On Tuesday Columbia Police Chief Michael Kelly was part of a ceremony at the Capitol in Jackson honoring Mississippi House Speaker Philip Gunn on legislation to combat human trafficking.
“It is amazing to see how many victims there are in human trafficking even in small-town Mississippi,” Kelly said.
The legislation, according to State Rep. Ken Morgan, is one of the toughest in the country.
“We get calls from other states on how to write legislation to combat this,” he said.
Morgan said most people cannot comprehend how sick some people are, with even small children being forced to become sex slaves here in Mississippi.
“Human trafficking doesn’t look like what it used to. Both girls and boys are being victimized,” Morgan said.

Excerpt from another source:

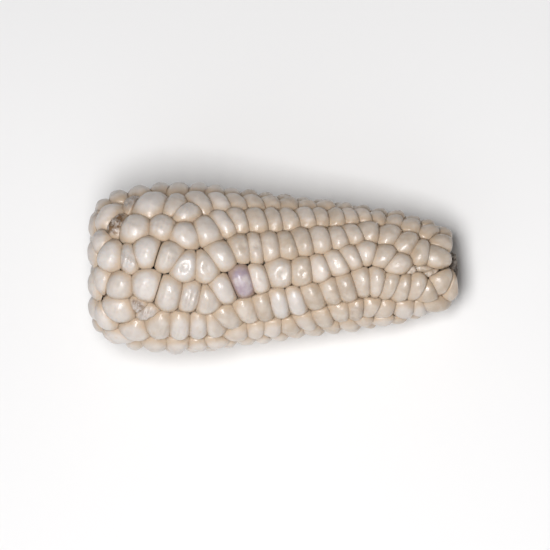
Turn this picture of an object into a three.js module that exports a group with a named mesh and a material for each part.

The legislation aims to go after the source of the problem, specifically the buyers and the sellers of the victims.
Kelly has been active in the fight on human trafficking. Various workshops aimed at citizens and students have been put on to bring to light the dangers of such issues, even in Marion County. Kelly has worked more than once with Jody Dyess who is the National Director of Student Outreach and Awareness at F.R.E.E. International.
In House Bill 571, which became effective July 1, 2019, it protects the victims by not charging the victims of human trafficking of prostitution. The bill passed unanimously
Tuesday, though, was about law enforcement and others honoring the work Gunn has done in the battle. Gunn, who set up a trafficking task force, was presented with the Mississippi Center of Violence Prevention Award.
The law has provided training to allow law enforcement and others to recognize signs of human trafficking and the ability to save the victims.